May is Cystic Fibrosis awareness month. It’s almost funny to say because I am aware of Cystic Fibrosis, all the time.
Almost every hour I am reminded of the monster living inside my son. Did he eat enough today? How are his stools looking? Did I clean his hands after he was outside? Does he still have that slight cough? Is it from TOBI or something else? Should I be worried?
I feel like it’s been one of those weeks in which CF has slapped me across the face. Reminding me that it’s always there, lurking in the shadows. Always there, trying to take over my son.
I think it’s because so many people in the CF community have been lost or are fighting hard for their lives these last couple weeks. We lost Emily Haager, a young woman in her 20’s who was the ambassador for Pipeline for a cure.
I’m reminded of how precious life is and how quickly things can change. Little Conner was taken back to the hospital for another round of IV’s. He was just released but is still not feeling well.
Skye, who is almost 2, is also back in the hospital. After their 7th try for an IV line, her mother asked them to stop. She will be there for a couple weeks, fighting for her life.
I am reminded of CF when I look at his vest, sitting next to our couch. I look at the number on it- 14. 14 is the number of hours Ben has spent vesting. Time, he spent, strapped to a machine. Time that should have been spent playing, running, eating. Any thing else.
I know all the other CF mommies can relate, even moms in general. The good part is that every time I am reminded of CF, I look at Ben and realize that he is here and healthy. Something that I will never take for granted.

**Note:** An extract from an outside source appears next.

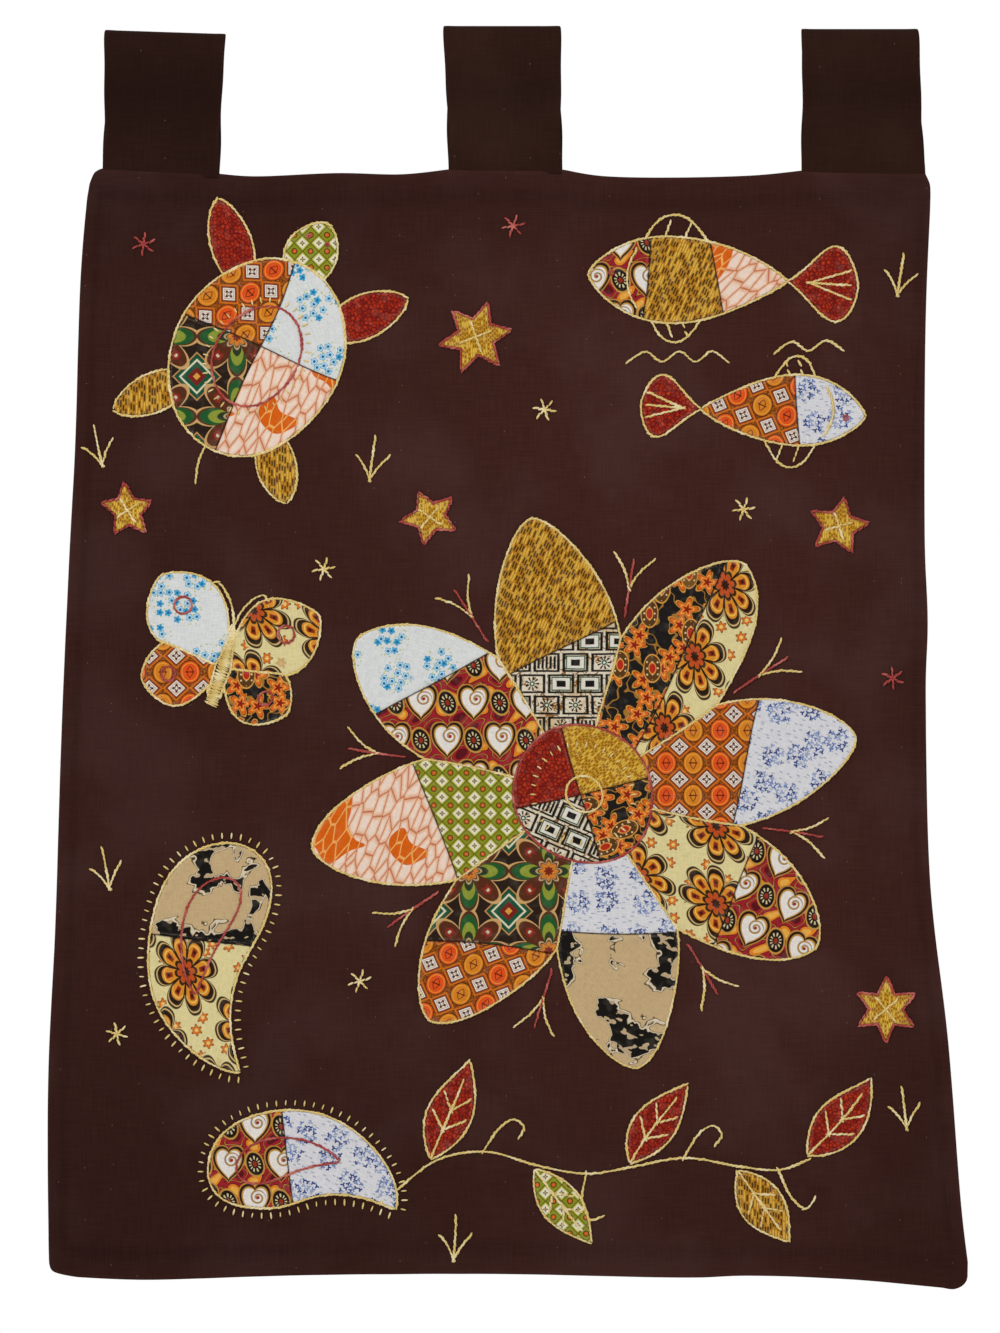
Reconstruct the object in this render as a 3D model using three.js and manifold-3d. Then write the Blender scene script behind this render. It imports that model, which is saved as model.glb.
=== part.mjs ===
// An applique wall hanging: one dark ground cloth hung by three tab loops, with motifs sewn on from printed patches.
// Millimetres, +Z up, the front facing -Y. The origin is midway along the line where a hanging rod bears in the loops.
import * as THREE from "three";
import { mergeVertices } from "three/addons/utils/BufferGeometryUtils.js";
import Module from "manifold-3d";

const wasm = await Module();
wasm.setup();

// Cloth thicknesses and the gaps between sewn pieces
const GROUND_THICK = 2.0;
const PATCH_THICK = 1.0;
const PATCH_GAP = 0.3;
const SEAM_GAP = 0.3;

// Tab loops: a doubled strip, bent over a rod and sewn into the top edge
const TAB_THICK = 1.6;
const TAB_BEND_RADIUS = 11.5;
const TAB_SEWN = 6;
const TAB_SEAT_GAP = 0.3;
const TAB_LEG_STEPS = 7;
const TAB_BEND_STEPS = 10;
const TABS = [
  { name: "tab_left", topLeft: -321.6, topRight: -226.4, baseLeft: -324, baseRight: -231.2, topZLeft: -1.6, topZRight: -4.8 },
  { name: "tab_middle", topLeft: -51.2, topRight: 41.6, baseLeft: -47.2, baseRight: 43.2, topZLeft: 1.6, topZRight: 1.6 },
  { name: "tab_right", topLeft: 235.2, topRight: 327.2, baseLeft: 235.2, baseRight: 333.6, topZLeft: -0.8, topZRight: -0.8 },
];

// The ground cloth's outline, one table an edge, each edge a smooth curve. Straight edges carry the tabs.
const EDGE_SPACING = 26;
const EDGES = [
  { side: "bottom", points: [[-346, -1000], [-286, -1001.6], [-166, -997.6], [-6, -997], [134, -1000], [194, -998.4], [274, -1000.8], [347, -1007]] },
  { side: "lower right corner", points: [[347, -1007], [357, -1008], [366, -1002], [367.6, -989]] },
  { side: "right", points: [[367.6, -989], [362, -938], [352, -810], [337.6, -682], [334.4, -538], [336, -474], [333.6, -400], [334.4, -240], [338, -140]] },
  { side: "right shoulder", points: [[338, -140], [337.6, -125.6], [333.6, -116]] },
  { side: "under the right tab", points: [[333.6, -116], [235.2, -114]] },
  { side: "top, right", points: [[235.2, -114], [194, -118], [130, -119.6], [76, -118.4], [43.2, -113]] },
  { side: "under the middle tab", points: [[43.2, -113], [-47.2, -113]] },
  { side: "top, left", points: [[-47.2, -113], [-86, -117], [-137, -116], [-200, -118.6], [-231.2, -116.5]] },
  { side: "under the left tab", points: [[-231.2, -116.5], [-324, -112]] },
  { side: "left shoulder", points: [[-324, -112], [-331, -116], [-336, -128]] },
  { side: "left", points: [[-336, -128], [-342, -202], [-346, -330], [-351, -426], [-357, -560], [-362, -714], [-368, -842], [-368, -982]] },
  { side: "lower left corner", points: [[-368, -982], [-365, -995], [-346, -1000]] },
];

// Soft folds: each runs from (x0, z0) to (x1, z1) and stands `rise` towards the viewer, `spread` to either side
const FOLDS = [
  { x0: 302, z0: -190, x1: 300, z1: -650, rise: 3.2, spread: 20 },
  { x0: 334, z0: -200, x1: 334, z1: -560, rise: -2.4, spread: 18 },
  { x0: -322, z0: -200, x1: -336, z1: -560, rise: -2.8, spread: 20 },
  { x0: -312, z0: -600, x1: -330, z1: -900, rise: 2.6, spread: 22 },
  { x0: 50, z0: -440, x1: 122, z1: -510, rise: -2.4, spread: 22 },
  { x0: -110, z0: -880, x1: -92, z1: -998, rise: 2.2, spread: 26 },
  { x0: 196, z0: -900, x1: 214, z1: -1000, rise: -2.6, spread: 24 },
  { x0: 366, z0: -1004, x1: 372, z1: -1010, rise: 9, spread: 64 },
  { x0: -366, z0: -1000, x1: -372, z1: -1006, rise: -5, spread: 60 },
];
const BILLOWS = [
  { height: 3.0, across: 76, down: 330, phase: 0.6 },
  { height: 1.6, across: 39, down: -210, phase: 2.1 },
];
// Folds die out towards the top edge, which the tabs hold straight
const HELD_Z = -112;
const FREE_Z = -270;
const CELL_WIDE = 21;
const CELL_TALL = 36;
const CLOTH_BOX = { left: -378, right: 378, bottom: -1016, top: -104 };

// How far a hand-cut outline wanders from a ruled one
const WOBBLES = [
  { axis: "x", size: 2.4, byX: 0, byZ: 1 / 39, phase: 0.8 },
  { axis: "x", size: 1.1, byX: 1 / 24, byZ: 1 / 24, phase: 0 },
  { axis: "z", size: 2.1, byX: 1 / 43, byZ: 0, phase: 2.0 },
  { axis: "z", size: 1.0, byX: 1 / 27, byZ: -1 / 27, phase: 0 },
];
const CUT_SPACING = 13;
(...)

I am reminded of hope. Hope for a cure.
Hope never abandons you, you abandon it. ~George Weinberg
Great post. I feel the same way about the sad situations you listed. I haven't even met Kayla, Skye, Conner, Sarah or the Haager family and yet I'm heart broken for them. That number 14 is really interesting. Thank goodness we don't have a counter on all the time we spend doing CF stuff, it'd be depressing!!